Supplied material.

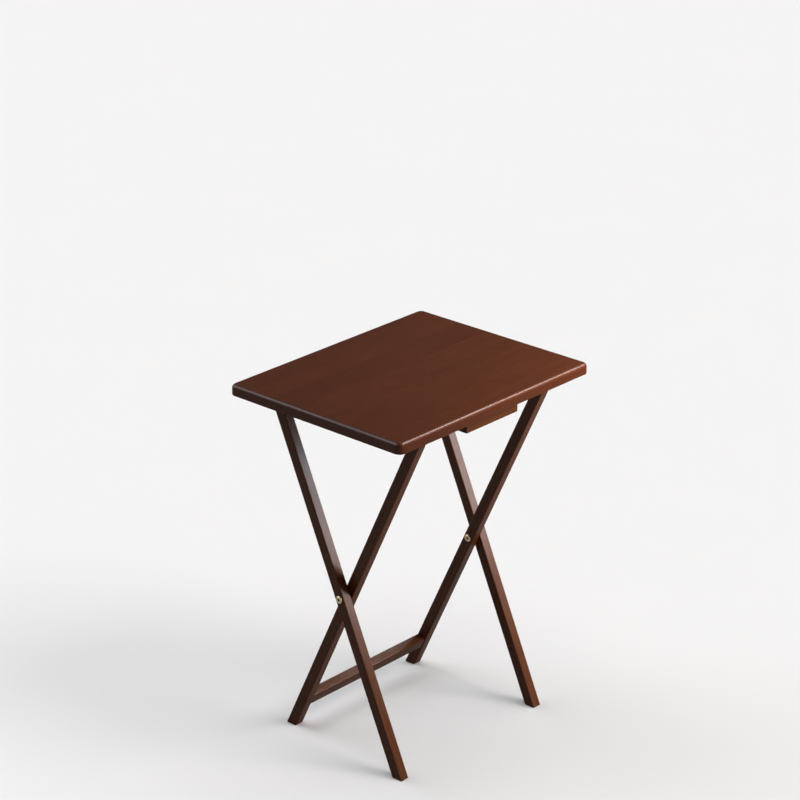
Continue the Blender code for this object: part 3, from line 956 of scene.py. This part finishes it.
def tapered_bar(half_long, half_wide):
    """A four-sided bar along X, wider where it stands out of the screw's head."""
    bar = bmesh.new()
    rims = []
    for x, share in zip((CROSS_RUNOUT, -CROSS_DEPTH), CROSS_TAPER):
        rims.append([
            bar.verts.new((x, half_long * share * i, half_wide * share * j))
            for i, j in ((-1, -1), (1, -1), (1, 1), (-1, 1))
        ])
    bar.faces.new(rims[0])
    bar.faces.new(rims[1])
    for k in range(4):
        n = (k + 1) % 4
        bar.faces.new((rims[0][k], rims[0][n], rims[1][n], rims[1][k]))
    bmesh.ops.recalc_face_normals(bar, faces=bar.faces)
    return bar


def cross_cutter(matrix):
    """The cross recess in a wood screw's head: two tapered bars."""
    return [
        (tapered_bar(CROSS_HALF_LENGTH, CROSS_HALF_WIDTH), matrix),
        (tapered_bar(CROSS_HALF_WIDTH, CROSS_HALF_LENGTH), matrix),
    ]


def make_screws():
    names = [name for name in sorted(frame["nodes"]) if "screw" in name]
    for name in names:
        radius, shank, length = screw_sizes(name)
        tip = length - SCREW_TIP_LENGTH
        thread_start = -SCREW_HEAD_HEIGHT - SCREW_PLAIN_TURNS * THREAD_PITCH
        profile = [(0, 0), (radius - METAL_ARRIS, 0), (radius, -METAL_ARRIS), (shank, -SCREW_HEAD_HEIGHT),
                   *threaded(shank, thread_start, -tip), (0, -length)]
        matrix = upright(name)
        fine_piece(name, turned(profile, SMALL_STEPS), ZINC_FINISH, matrix, cross_cutter(matrix))


# Stage, light and camera


def make_floor():
    material, tree, shader = new_material("pale_floor")
    place = shader_node(tree, "TexCoord").outputs["Object"]
    mottle = noise(tree, place, MOTTLE_SCALE)
    colour = blend(tree, "MIX", mottle, FLOOR_DARK, FLOOR_LIGHT)
    ray = shader_node(tree, "LightPath").outputs
    unseen = blend(tree, "MIX", ray["Is Glossy Ray"], FLOOR_BOUNCE, FLOOR_GLOSS)
    colour = blend(tree, "MIX", ray["Is Camera Ray"], unseen, colour)
    tree.links.new(colour, shader.inputs["Base Color"])
    shader.inputs["Roughness"].default_value = FLOOR_ROUGHNESS
    shader.inputs["Specular IOR Level"].default_value = FLOOR_SPECULAR
    shape = bmesh.new()
    bmesh.ops.create_grid(shape, x_segments=1, y_segments=1, size=FLOOR_HALF_SIZE)
    floor = linked("floor", shape, Matrix.Identity(4))
    floor.data.materials.append(material)


def make_world():
    """Faint light from all round, and a pale wall where the view runs past the floor's edge."""
    world = bpy.data.worlds.new("studio")
    world.use_nodes = True
    bpy.context.scene.world = world
    tree = world.node_tree
    ambient = tree.nodes["Background"]
    ambient.inputs["Color"].default_value = WORLD_COLOUR
    ambient.inputs["Strength"].default_value = WORLD_STRENGTH
    wall = shader_node(tree, "Background", {"Color": WALL_COLOUR, "Strength": 1.0})
    seen = shader_node(tree, "LightPath").outputs["Is Camera Ray"]
    either = shader_node(tree, "MixShader", {0: seen, 1: ambient.outputs[0], 2: wall.outputs[0]})
    tree.links.new(either.outputs[0], tree.nodes["World Output"].inputs["Surface"])


def placed_light(name, kind, colour, back):
    """A light whose own -Z, the way it shines, points against the given direction."""
    lamp = bpy.data.lights.new(name, kind)
    lamp.color = colour
    holder = bpy.data.objects.new(name, lamp)
    bpy.context.scene.collection.objects.link(holder)
    holder.rotation_mode = "QUATERNION"
    holder.rotation_quaternion = Vector(back).normalized().to_track_quat("Z", "Y")
    return holder


def keep_for(holder, start):
    """Keeps a light for the pieces whose names start as given."""
    chosen = bpy.data.collections.new(f"lit_by_{holder.name}")
    for piece in bpy.data.objects:
        if piece.name.startswith(start):
            chosen.objects.link(piece)
    holder.light_linking.receiver_collection = chosen


def make_lights():
    for name, direction, irradiance, spread, colour, gloss_only, start in LIGHTS:
        holder = placed_light(name, "SUN", colour, direction)
        holder.data.energy = irradiance
        holder.data.angle = spread
        holder.visible_diffuse = not gloss_only
        if start:
            keep_for(holder, start)
    for name, place, width, height, power, colour, glossy, start in SOFTBOXES:
        holder = placed_light(name, "AREA", colour, Vector(place) - Vector(SOFTBOX_AIM))
        holder.location = place
        holder.data.shape = "RECTANGLE"
        holder.data.size = width
        holder.data.size_y = height
        holder.data.energy = power
        holder.visible_camera = False
        holder.visible_glossy = glossy
        keep_for(holder, start)


def make_camera():
    """At the viewing angle, distance and focal length of the reference view."""
    azimuth = radians(-47.5741)
    elevation = radians(22.4469)
    roll = radians(-0.1593)
    aim = Vector((0, 0, 0.6118))
    aside = 0.0187
    distance = 4.8944
    lens = 128.757
    back = Vector((sin(azimuth) * cos(elevation), -cos(azimuth) * cos(elevation), sin(elevation)))
    right = Vector((cos(azimuth), sin(azimuth), 0))
    up = back.cross(right)
    across = right * cos(roll) + up * sin(roll)
    upwards = up * cos(roll) - right * sin(roll)
    data = bpy.data.cameras.new("camera")
    data.lens = lens
    data.sensor_width = 36.0
    data.clip_start = 0.05
    data.clip_end = 100.0
    camera = bpy.data.objects.new("camera", data)
    bpy.context.scene.collection.objects.link(camera)
    turn = Matrix((across, upwards, back)).transposed().to_4x4()
    camera.matrix_world = Matrix.Translation(aim - aside * across + distance * back) @ turn
    bpy.context.scene.camera = camera


make_top()
make_outer_legs()
make_inner_frame()
make_cleats()
make_catch()
make_pivots()
make_washers()
make_hinge_fasteners()
make_screws()
make_floor()
make_world()
make_lights()
make_camera()
bpy.context.scene.view_settings.view_transform = "Standard"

Task statement. Copy out only the lines running from the beginning of the data to the line with "# Stage, light and camera", both ends included.

Written response.
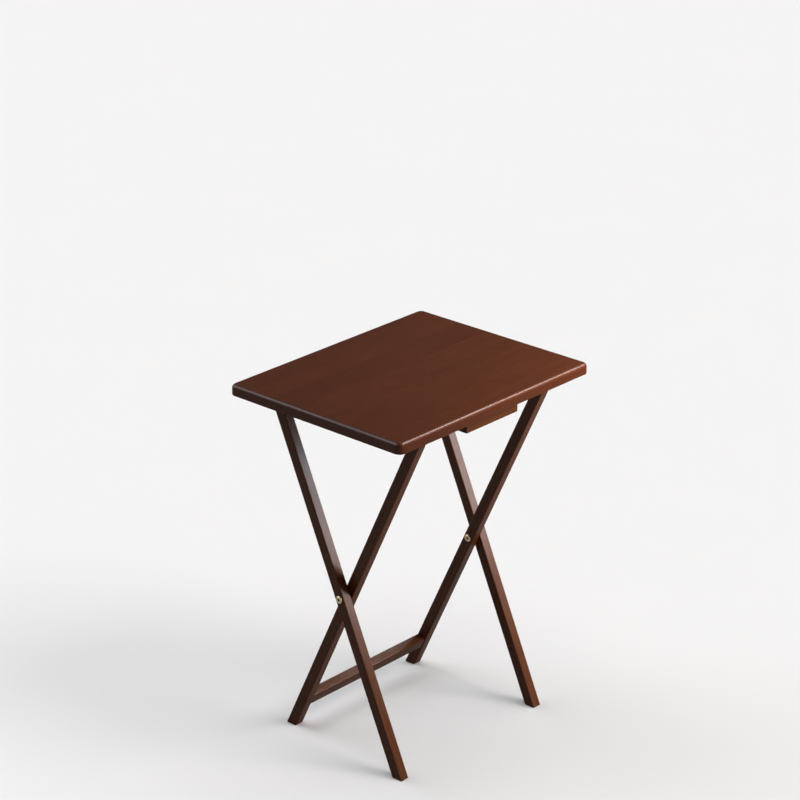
Continue the Blender code for this object: part 3, from line 956 of scene.py. This part finishes it.
def tapered_bar(half_long, half_wide):
    """A four-sided bar along X, wider where it stands out of the screw's head."""
    bar = bmesh.new()
    rims = []
    for x, share in zip((CROSS_RUNOUT, -CROSS_DEPTH), CROSS_TAPER):
        rims.append([
            bar.verts.new((x, half_long * share * i, half_wide * share * j))
            for i, j in ((-1, -1), (1, -1), (1, 1), (-1, 1))
        ])
    bar.faces.new(rims[0])
    bar.faces.new(rims[1])
    for k in range(4):
        n = (k + 1) % 4
        bar.faces.new((rims[0][k], rims[0][n], rims[1][n], rims[1][k]))
    bmesh.ops.recalc_face_normals(bar, faces=bar.faces)
    return bar


def cross_cutter(matrix):
    """The cross recess in a wood screw's head: two tapered bars."""
    return [
        (tapered_bar(CROSS_HALF_LENGTH, CROSS_HALF_WIDTH), matrix),
        (tapered_bar(CROSS_HALF_WIDTH, CROSS_HALF_LENGTH), matrix),
    ]


def make_screws():
    names = [name for name in sorted(frame["nodes"]) if "screw" in name]
    for name in names:
        radius, shank, length = screw_sizes(name)
        tip = length - SCREW_TIP_LENGTH
        thread_start = -SCREW_HEAD_HEIGHT - SCREW_PLAIN_TURNS * THREAD_PITCH
        profile = [(0, 0), (radius - METAL_ARRIS, 0), (radius, -METAL_ARRIS), (shank, -SCREW_HEAD_HEIGHT),
                   *threaded(shank, thread_start, -tip), (0, -length)]
        matrix = upright(name)
        fine_piece(name, turned(profile, SMALL_STEPS), ZINC_FINISH, matrix, cross_cutter(matrix))


# Stage, light and camera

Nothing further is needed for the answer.